Often-times, it’s a lot easier to exercise when you’ve got a personal trainer, but the problem with that is that they’re also rather expensive.  However, for those people who can’t afford a personal trainer, their prayers are soon to be answered, as a new app called “Fitnet” is being developed.  This new app falls within a family of other apps that deliver prerecorded videos from personal trainers to your palm, such as Nike+ Training Club or FitOrbit.  Unlike the others, however, Fitnet is delivering you that trainer in real time, coaching you, through smartphone or tablet, while you exercise.  I recently came across an article written by somebody who tried the product.  The author said that all you have to do is angle the phone on the floor, so that the trainer can see you and coach you.  At the same time, Fitnet’s algorithm analyzes how well you’re doing on your workout.  This technology is similar to existing stuff, but it goes beyond that.  The next phase of the Fitnet app will drop the camera analytics, instead using wearables such as Fitbit or Jawbone to send real-time data to a personal trainer.  There would be an actual person watching the user, advising them how to get the best stretch.

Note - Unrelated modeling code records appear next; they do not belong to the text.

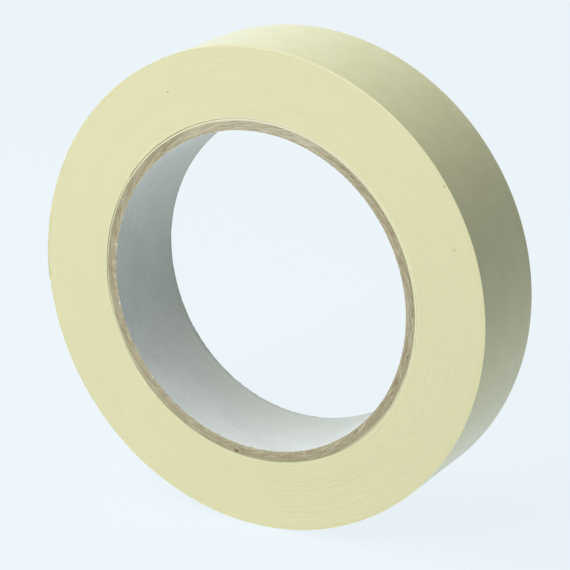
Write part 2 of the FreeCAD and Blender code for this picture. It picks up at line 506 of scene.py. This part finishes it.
def board_ply(number, material):
    """A helically wound strip of board: its ends meet in a slanting butt seam."""
    inner = LINER_RADIUS + (number - 1) * PLY_THICKNESS
    outer = inner + PLY_THICKNESS
    gap = math.degrees(SEAM_GAP / math.sin(math.radians(SEAM_ANGLE)) / outer)
    first = SEAM_START + (number - 1) * SEAM_STAGGER
    turn = np.linspace(first + gap / 2, first + 360 - gap / 2, PLY_STEPS)[:, None]
    lean = seam_lean((inner + outer) / 2)
    columns = np.linspace(-1, 1, 7)[None, :]

    def grid(radius, seed):
        across = columns * HALF_WIDTH + 0 * turn
        across[:, 0] = rim(turn[:, 0], -1, seed)
        across[:, -1] = rim(turn[:, 0], 1, seed + 9)
        angle = turn - lean * (across + HALF_WIDTH)
        return polar(radius, angle, across), strip_place(angle, across, radius)

    seed = 10.5 * number
    outside = grid(outer, seed)
    middle = grid((inner + outer) / 2, seed + 1)
    inside = grid(inner, seed + 2)
    loops = []
    for kind in (0, 1):
        out, mid, into = outside[kind], middle[kind], inside[kind]
        loops.append(np.concatenate([out, mid[:, -1:], into[:, ::-1], mid[:, :1]], axis=1))
    return sweep(f"core_board_ply_{number}_cut", loops[0], loops[1], material, closed=False)


def bore_liner(material):
    """The paper lining: a lapped seam, ragged rims and a stretch of the back rim rolled outward."""
    turn = np.linspace(0, 360, PLY_STEPS + 1)[:-1, None]
    columns = np.linspace(-1, 1, 40)[None, :]
    across = columns * HALF_WIDTH + 0 * turn
    across[:, 0] = rim(turn[:, 0], -1, 4.5)
    across[:, -1] = rim(turn[:, 0], 1, 14.5, wave=0.16, nicks=0.45)

    past_lap = (turn - LAP_START + seam_lean(BORE_RADIUS) * (across + HALF_WIDTH)) % 360
    lap = LAP_STEP * np.clip(past_lap / 0.25, 0, 1) * np.clip((360 - past_lap) / 40, 0, 1)
    from_back = HALF_WIDTH - 2.5 * MM - across
    first, last = ROLLED_ARC
    rolled = np.clip((turn - first) / 14, 0, 1) * np.clip((last - turn) / 12, 0, 1)
    flare = rolled * 0.16 * np.clip(-from_back / (1.2 * MM), 0, 1)
    crease = rolled * 0.05 * np.exp(-((from_back / (0.22 * MM)) ** 2))
    wave = 0.02 * noise(turn / 9, across / MM / 6) + 0.02
    ease = 0.05 - 0.05 * np.cos(np.radians(turn - 30))
    inner_radius = BORE_RADIUS + (wave + flare - crease + ease - lap).clip(0.005) * MM
    outer_radius = np.full_like(across, LINER_RADIUS)
    radius = np.concatenate([outer_radius[:, ::-1], inner_radius], axis=1)
    y = np.concatenate([across[:, ::-1], across], axis=1)
    return sweep("bore_liner", polar(radius, turn, y), strip_place(turn, y, radius), material, closed=True)


def first_turns(material):
    """The turns that cling to the core, with a crescent gap between them and the tight pack."""
    low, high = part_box("tape_first_turns")
    offset = (low + high) / 2
    outer_radius = (high.x - low.x) / 2
    turn = np.linspace(0, 360, 721)[:-1, None]
    side = np.array([[-1, 1]])
    # the front edge lies back by 0.22 mm low down, from 205 to 320 degrees
    low_side = np.clip((turn - 205) / 20, 0, 1) * np.clip((320 - turn) / 20, 0, 1)
    shift = 0.02 * MM * noise(turn / 20, 27.5)
    shift = shift + np.array([[0.22, 0.0]]) * MM * low_side
    # the crescent gap is narrower from 5 to 122 degrees and round 130, and wider round 168
    closed = np.clip((turn - 5) / 25, 0, 1) * np.clip((122 - turn) / 28, 0, 1)
    bulge = (0.03 + 0.03 * np.cos(np.radians(turn + 40)).clip(0) + 0.12 * closed) * MM
    bulge = bulge + 0.10 * np.clip(1.5 - abs(turn - 130) / 28, 0, 1) * MM
    bulge = bulge - 0.09 * np.clip(1.9 - abs(turn - 168) / 18, 0, 1) * MM
    outer = polar(outer_radius + bulge, turn, side * (HALF_WIDTH - EDGE_ROOM) + shift)
    outer += np.array([offset.x, 0, offset.z])
    inner = polar(CORE_RADIUS, turn, -side * (HALF_WIDTH - EDGE_ROOM) + shift[:, ::-1])
    loop = np.concatenate([outer, inner], axis=1)
    place = strip_place(turn, loop[..., 1], np.hypot(loop[..., 0], loop[..., 2]))
    return sweep("first_turns_on_core", loop, place, material, closed=True)


# ---------------------------------------------------------------- assembly
def put(piece, node, body="roll"):
    """A piece stands for a CAD node. It rides on body, or on none if it spans two."""
    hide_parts(node)
    if body:
        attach(piece, body)
    return piece


def bend_at_hinge(piece):
    """Bakes the piece's placing into its mesh; the strip isn't curled, and the points worked out past the
    hinge go unused.
    """
    past = math.degrees(BEND_LENGTH / ROLL_RADIUS)
    start = Vector(polar(ROLL_RADIUS, HINGE_ANGLE, 0.0).tolist())
    end = Vector(polar(ROLL_RADIUS, HINGE_ANGLE + past, 0.0).tolist())
    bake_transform(piece)


def free_end(name, depth, thickness, material):
    """One layer of the strip's last stretch, from where the outer turn stops to the cut."""
    return tape_strip(name, TAB_START, FREE_END, depth, thickness, material, END_JAG, TIP_LIFT)


crepe, edges, sticky = crepe_paper(), wound_edges("wound_tape_edges"), adhesive()

put(wound_turns(edges), "tape_wound_pack")
outer_turn = tape_strip("outer_turn", OUTER_START, TAB_START, 0, TAPE_THICKNESS, crepe)
put(outer_turn, "tape_wound_pack")

backing = free_end("free_end_backing", 0, BACKING_THICKNESS, crepe)
put(backing, "tape_end_backing", body=None)
bend_at_hinge(backing)
film = free_end("free_end_adhesive", BACKING_THICKNESS, ADHESIVE_THICKNESS, sticky)
put(film, "tape_end_adhesive", body=None)
bend_at_hinge(film)

put(first_turns(wound_edges("first_turns_edges", painted_light_and_shade=True)), "tape_first_turns")
board_tones = [(182, 174, 148), (172, 162, 132), (166, 156, 126), (174, 166, 140)]
for number, tone in enumerate(board_tones, start=1):
    board = core_board(f"core_board_{number}", srgb(*tone))
    put(board_ply(number, board), f"core_board_ply_{number}")
put(bore_liner(liner_paper()), "core_liner")


# ---------------------------------------------------------------- studio
BACKDROP = srgb(237, 246, 251)
FLOOR_SIZE = 6.0
FLOOR_COLOUR = srgb(232, 238, 241)
FLOOR_GLOW = 0.93  # the backdrop's share in the floor's colour; the rest takes the shadow
WORLD_COLOUR = (0.95, 0.98, 1.0, 1.0)
WORLD_STRENGTH = 0.05
LAMP_DISTANCE = 1.3

CAMERA_AZIMUTH, CAMERA_ELEVATION = 29.54, 18.50
CAMERA_DISTANCE, CAMERA_LENS = 0.5676, 153.95
CAMERA_TARGET = Vector((0.607, -0.078, -1.375)) * MM


def seen_or_mirrored(tree):
    """1 for what the camera sees, itself or in a gloss, and 0 for light on its way to the roll."""
    path, either = tree.nodes.new("ShaderNodeLightPath"), tree.nodes.new("ShaderNodeMath")
    either.operation = "MAXIMUM"
    tree.links.new(path.outputs["Is Camera Ray"], either.inputs[0])
    tree.links.new(path.outputs["Is Glossy Ray"], either.inputs[1])
    return either.outputs[0]


def floor():
    """A pale floor in the backdrop's colour, which still takes a little of the roll's shadow."""
    mesh = bpy.data.meshes.new("floor")
    half = FLOOR_SIZE / 2
    corners = [(-half, -half), (half, -half), (half, half), (-half, half)]
    mesh.from_pydata([(x, y, FLOOR_HEIGHT) for x, y in corners], [], [(0, 1, 2, 3)])
    obj = bpy.data.objects.new("floor", mesh)
    bpy.context.scene.collection.objects.link(obj)
    material = bpy.data.materials.new("floor")
    material.use_nodes = True
    tree = material.node_tree
    tree.nodes.clear()
    add = tree.nodes.new
    output, blend = add("ShaderNodeOutputMaterial"), add("ShaderNodeMixShader")
    matt, glow = add("ShaderNodeBsdfDiffuse"), add("ShaderNodeEmission")
    share = add("ShaderNodeMath")
    share.operation = "MULTIPLY"
    share.inputs[1].default_value = FLOOR_GLOW
    matt.inputs["Color"].default_value = FLOOR_COLOUR
    glow.inputs["Color"].default_value = BACKDROP
    tree.links.new(seen_or_mirrored(tree), share.inputs[0])
    tree.links.new(share.outputs[0], blend.inputs[0])
    tree.links.new(matt.outputs[0], blend.inputs[1])
    tree.links.new(glow.outputs[0], blend.inputs[2])
    tree.links.new(blend.outputs[0], output.inputs["Surface"])
    mesh.materials.append(material)


def world():
    """Even light for the roll, and the backdrop's colour where the camera looks past the floor."""
    scene_world = bpy.data.worlds.new("studio")
    bpy.context.scene.world = scene_world
    scene_world.use_nodes = True
    tree = scene_world.node_tree
    tree.nodes.clear()
    add = tree.nodes.new
    output, blend = add("ShaderNodeOutputWorld"), add("ShaderNodeMixShader")
    light, glow = add("ShaderNodeBackground"), add("ShaderNodeBackground")
    light.inputs["Color"].default_value = WORLD_COLOUR
    light.inputs["Strength"].default_value = WORLD_STRENGTH
    glow.inputs["Color"].default_value = BACKDROP
    tree.links.new(seen_or_mirrored(tree), blend.inputs[0])
    tree.links.new(light.outputs[0], blend.inputs[1])
    tree.links.new(glow.outputs[0], blend.inputs[2])
    tree.links.new(blend.outputs[0], output.inputs["Surface"])


def direction(azimuth, elevation):
    """The way from the roll towards something: azimuth 0 is in front of it, -Y, and 90 is +X."""
    a, e = math.radians(azimuth), math.radians(elevation)
    return Vector((math.sin(a) * math.cos(e), -math.cos(a) * math.cos(e), math.sin(e)))


def softbox(name, azimuth, elevation, size, power):
    lamp = bpy.data.lights.new(name, "AREA")
    lamp.shape = "DISK"
    lamp.size = size
    lamp.energy = power
    obj = bpy.data.objects.new(name, lamp)
    towards = direction(azimuth, elevation)
    obj.location = towards * LAMP_DISTANCE
    obj.rotation_euler = towards.to_track_quat("Z", "Y").to_euler()
    obj.visible_glossy = False  # matt paper shows the pale room, not the lamps
    bpy.context.scene.collection.objects.link(obj)


def camera():
    data = bpy.data.cameras.new("camera")
    data.sensor_width = 36
    data.lens = CAMERA_LENS
    obj = bpy.data.objects.new("camera", data)
    towards = direction(CAMERA_AZIMUTH, CAMERA_ELEVATION)
    obj.location = CAMERA_TARGET + towards * CAMERA_DISTANCE
    obj.rotation_euler = towards.to_track_quat("Z", "Y").to_euler()
    bpy.context.scene.collection.objects.link(obj)
    bpy.context.scene.camera = obj


floor()
world()
camera()
softbox("front", azimuth=-12, elevation=43, size=0.7, power=13.0)
softbox("left", azimuth=-66, elevation=61, size=0.7, power=8.2)
softbox("low_left", azimuth=-100, elevation=40, size=0.7, power=2.2)
softbox("back", azimuth=180, elevation=3, size=0.4, power=4.0)

bpy.context.scene.view_settings.view_transform = "Standard"
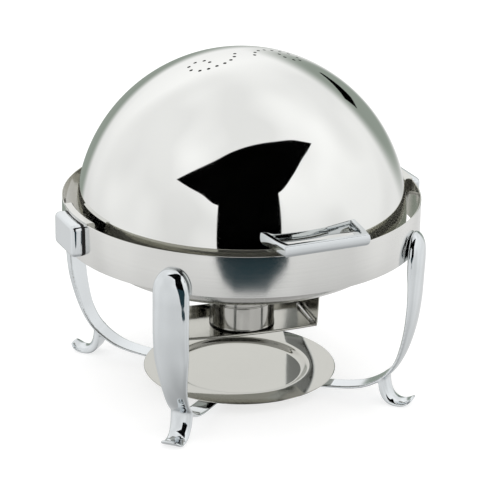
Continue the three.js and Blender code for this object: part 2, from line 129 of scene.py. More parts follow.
def turned(name, profile, steps=160, centre=(0.0, 0.0), sharp=40.0):
    """Turns a profile of (radius, z), in millimetres from the pivot, about a vertical axis."""
    points = []
    rows = []
    for radius, z in profile:
        if radius < 1e-6:
            rows.append([len(points)] * steps)
            points.append(at_pivot(centre[0], centre[1], z))
            continue
        rows.append(list(range(len(points), len(points) + steps)))
        for i in range(steps):
            t = 2 * math.pi * i / steps
            points.append(at_pivot(centre[0] + radius * math.cos(t), centre[1] + radius * math.sin(t), z))
    open_profile = profile[0][0] < 1e-6
    faces = []
    for i in range(len(rows) - (1 if open_profile else 0)):
        a = rows[i]
        b = rows[(i + 1) % len(rows)]
        for j in range(steps):
            k = (j + 1) % steps
            face = [a[j], a[k], b[k], b[j]]
            faces.append(tuple(dict.fromkeys(face)))
    return build(name, points, [f for f in faces if len(f) > 2], sharp)


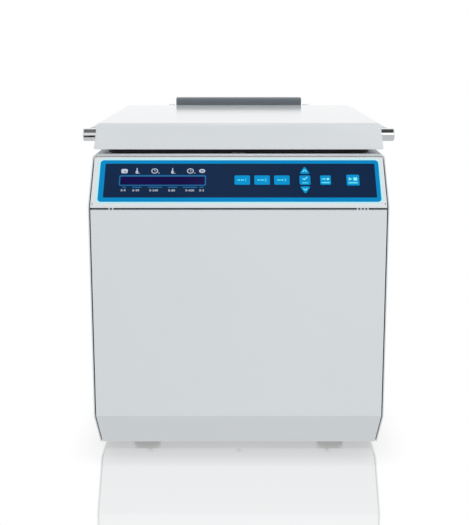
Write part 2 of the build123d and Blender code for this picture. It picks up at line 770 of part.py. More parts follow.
def base_tray():
    """Floor with upturned sides that everything below the chamber stands on."""
    x = SIDE_IN_X
    front = LOW_FRONT_Y + PAN_LIP - PAN_LAP
    rear = REAR_IN_Y
    tray = block(-x, x, front, rear, TRAY_Z0, TRAY_Z1 + TRAY_LIP)
    tray -= block(-x + TRAY_T, x - TRAY_T, front - 1, rear - TRAY_T, TRAY_Z1, TRAY_Z1 + TRAY_LIP + 1)
    cuts = [rod_z(x, LIP_SCREW_Y, 0, TRAY_Z1 + 1, SCREW_R + SCREW_CLEAR) for x in LIP_SCREW_X]
    for row in range(TRAY_SLOT_COUNT):
        y = TRAY_SLOT_Y + row * TRAY_SLOT_PITCH
        cuts.append(block(TRAY_SLOT_X0, TRAY_SLOT_X1, y, y + TRAY_SLOT_W, 0, TRAY_Z1 + 1))
    return tray - cuts


def corner_posts():
    """Four angle posts between the tray and the deck."""
    posts = []
    out_x = SIDE_IN_X - TRAY_T
    for side in (-1, 1):
        for y0, y1, web in (
            (POST_FRONT_Y, POST_FRONT_Y + POST_LEG, POST_FRONT_Y),
            (REAR_IN_Y - POST_LEG, REAR_IN_Y, REAR_IN_Y - POST_T),
        ):
            z0 = TRAY_Z1 + (TRAY_LIP if y1 == REAR_IN_Y else 0)
            flat_x = sorted((side * out_x, side * (out_x - POST_T)))
            wide_x = sorted((side * out_x, side * (out_x - POST_LEG)))
            post = block(*flat_x, y0, y1, z0, DECK_Z0)
            post += block(*wide_x, web, web + POST_T, z0, DECK_Z0)
            posts.append(post)
    holes = [rod_x(y, z, -BODY_HALF, BODY_HALF, SCREW_R + SCREW_CLEAR) for y, z in SIDE_SCREWS]
    holes += [rod_y(x, z, REAR_IN_Y - 9, REAR_Y, SCREW_R + SCREW_CLEAR) for x, z in REAR_SCREWS]
    return [post - holes for post in posts]


def top_deck():
    """Deck under the lid, open at the bowl and at the lock striker."""
    x = SIDE_IN_X - 0.2
    front = CREST_Y + SEAM / 2
    deck = block(-x, x, front, REAR_IN_Y, DECK_Z0, DECK_Z)
    deck += block(-x, x, front, front + DECK_T, DECK_Z - PAN_DEPTH, DECK_Z)
    slot_x = STRIKER_HALF + 1.5
    cuts = [
        rod_z(0, 0, DECK_Z0 - 1, DECK_Z + 1, BOWL_R + BOWL_T + FIT),
        block(-slot_x, slot_x, STRIKER_Y0 - 7.5, STRIKER_Y1 + 1.5, DECK_Z0 - 1, DECK_Z + 1),
    ]
    return deck - cuts


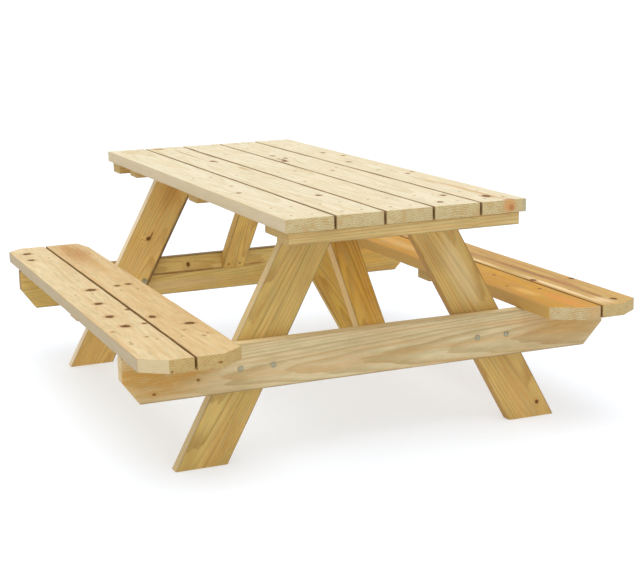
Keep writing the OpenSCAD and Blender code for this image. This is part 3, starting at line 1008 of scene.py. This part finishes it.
# how far a hole goes past the end of its screw or bolt, in metres
CUTTER_CLEAR = 0.001


def screw_hole(length):
    """Profile of a countersunk hole with a pilot bore for the whole screw."""
    rim, bore, sunk, depth = 0.0049, 0.0025, 0.0008, 0.0042
    return [(0, 0.006), (rim, 0.006), (rim, -sunk), (bore, -depth),
            (bore, -length - CUTTER_CLEAR), (0, -length - CUTTER_CLEAR)]


def bolt_hole(length):
    """Profile of a plain bore that goes right through, a little wider than the bolt."""
    bore = 0.0045
    return [(0, 0.002), (bore, 0.002), (bore, -length - CUTTER_CLEAR), (0, -length - CUTTER_CLEAR)]


def cutter_for(holes):
    """Several holes as one mesh, each turned by half a side so that none of its
    corners falls on an edge of the board's mesh."""
    bm = bmesh.new()
    for profile, face, way, _ in holes:
        revolve(bm, profile, CUTTER_SIDES, pointing(way, face, math.pi / CUTTER_SIDES))
    bmesh.ops.recalc_face_normals(bm, faces=bm.faces)
    mesh = bpy.data.meshes.new("cutter")
    bm.to_mesh(mesh)
    bm.free()
    cutter = bpy.data.objects.new("cutter", mesh)
    bpy.context.scene.collection.objects.link(cutter)
    return cutter


def meets(face, way, length, node):
    """Whether the line of a screw or bolt passes through a node's box."""
    low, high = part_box(node)
    tip = face - way * length
    return all(
        min(face[k], tip[k]) < high[k] and max(face[k], tip[k]) > low[k] for k in range(3)
    )


def drill(holes):
    """Cuts every hole into each board that it passes through."""
    for name, piece in BOARDS.items():
        mine = [hole for hole in holes if meets(*hole[1:], name)]
        if mine:
            cut_holes(piece, cutter_for(mine))


ZINC = metal("zinc", (186, 180, 154), (96, 92, 70), 0.42, 420.0)
COATED = metal("coated_steel", (196, 172, 124), (128, 100, 62), 0.45, 700.0)
holes = make_bolts(ZINC)
make_washers(ZINC)
make_nuts(ZINC)
for node in ("top_screws", "bench_screws", "leg_screws", "brace_screws"):
    holes += make_screws(node, COATED)
drill(holes)


# ---- floor, light and camera ----


def floor_material():
    """Pale floor that glows a little, so that it reads as a white studio sweep."""
    material = bpy.data.materials.new("studio_floor")
    net = Net(material)
    coords = net.add("ShaderNodeTexCoord")
    soft = net.noise(coords.outputs["Object"], 0.6, 3.0)
    surface = net.add("ShaderNodeBsdfPrincipled")
    net.put(surface.inputs["Base Color"], net.mix(soft, (0.50, 0.54, 0.60, 1), (0.53, 0.57, 0.63, 1)))
    surface.inputs["Roughness"].default_value = 0.9
    surface.inputs["Specular IOR Level"].default_value = 0.1
    surface.inputs["Emission Color"].default_value = (1.0, 1.0, 1.0, 1.0)
    surface.inputs["Emission Strength"].default_value = 0.48
    out = net.add("ShaderNodeOutputMaterial")
    net.put(out.inputs["Surface"], surface.outputs[0])
    return material


FLOOR_HALF = 300


def make_floor():
    """A plain floor that is wide enough for every view."""
    bm = bmesh.new()
    bmesh.ops.create_grid(bm, x_segments=8, y_segments=8, size=FLOOR_HALF)
    mesh = bpy.data.meshes.new("floor")
    bm.to_mesh(mesh)
    bm.free()
    mesh.materials.append(floor_material())
    floor = bpy.data.objects.new("floor", mesh)
    floor.location.z = -0.0005
    bpy.context.scene.collection.objects.link(floor)


def make_lights():
    """A soft sun from above and a sky that is brighter overhead, like a big softbox."""
    data = bpy.data.lights.new("key", "SUN")
    data.energy = 0.85
    data.angle = math.radians(40)
    data.color = (1.0, 0.99, 0.97)
    lamp = bpy.data.objects.new("key", data)
    way = Vector((0.35, 0.45, -1.6))
    lamp.rotation_euler = way.to_track_quat("-Z", "Y").to_euler()
    bpy.context.scene.collection.objects.link(lamp)
    world = bpy.data.worlds.new("studio")
    world.use_nodes = True
    nodes = world.node_tree.nodes
    links = world.node_tree.links
    coords = nodes.new("ShaderNodeTexCoord")
    split = nodes.new("ShaderNodeSeparateXYZ")
    links.new(coords.outputs["Generated"], split.inputs[0])
    glow = nodes.new("ShaderNodeMapRange")
    glow.inputs["From Min"].default_value = 0.0
    glow.inputs["From Max"].default_value = 1.0
    glow.inputs["To Min"].default_value = 0.7
    glow.inputs["To Max"].default_value = 1.1
    links.new(split.outputs[2], glow.inputs["Value"])
    links.new(glow.outputs[0], nodes["Background"].inputs["Strength"])
    nodes["Background"].inputs["Color"].default_value = (1.0, 1.0, 1.0, 1.0)
    bpy.context.scene.world = world
    bpy.context.scene.view_settings.view_transform = "Standard"


def make_camera():
    """Camera at the picture's viewing angle: turned right, tipped down and rolled a little."""
    yaw, pitch, roll = (math.radians(v) for v in (22.7, -12.3, -1.3))
    ahead = Vector((math.sin(yaw) * math.cos(pitch), math.cos(yaw) * math.cos(pitch), math.sin(pitch)))
    right = Vector((math.cos(yaw), -math.sin(yaw), 0))
    up = right.cross(ahead)
    tipped_right = right * math.cos(roll) + up * math.sin(roll)
    tipped_up = up * math.cos(roll) - right * math.sin(roll)
    data = bpy.data.cameras.new("camera")
    data.sensor_width = 36
    data.lens = 80.7
    camera = bpy.data.objects.new("camera", data)
    turn = Matrix((tipped_right, tipped_up, -ahead)).transposed()
    camera.matrix_world = Matrix.Translation((-1.74, -4.42, 1.37)) @ turn.to_4x4()
    bpy.context.scene.collection.objects.link(camera)
    bpy.context.scene.camera = camera


make_floor()
make_lights()
make_camera()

Fitnet’s algorithm is intended to help personal trainers determine who needs help at that moment by simultaneously processing participants’ exercise data.  The real-time feedback to exercisers will give somebody using the app an experience that feels more like an in-person session with a coach.  The price of the app (free) is significantly lower than that of trainers, who typically charge rates between $45 and $200 an hour.  Eventually, the developers are hoping that the app will be able to make money through extras, such as offering users the chance to take part in a social fitness challenge for $1.99 per month.

Fitnet is partially funded by the National Science Foundation, which has a project called GENI that explores innovative applications.  GENI is a nationwide gigabit network hosted by computer researchers, more-or-less a giant cloud computing network, which researchers can use to develop applications that require super-fast Internet speeds.  Fitnet is being used to test whether real-time interaction is possible on a faster, next-generation Internet.  According to Fitnet CEO Bob Summers, Fitnet is a lot more complicated than a group video chat, and required an infrastructure like GENI’s to properly test.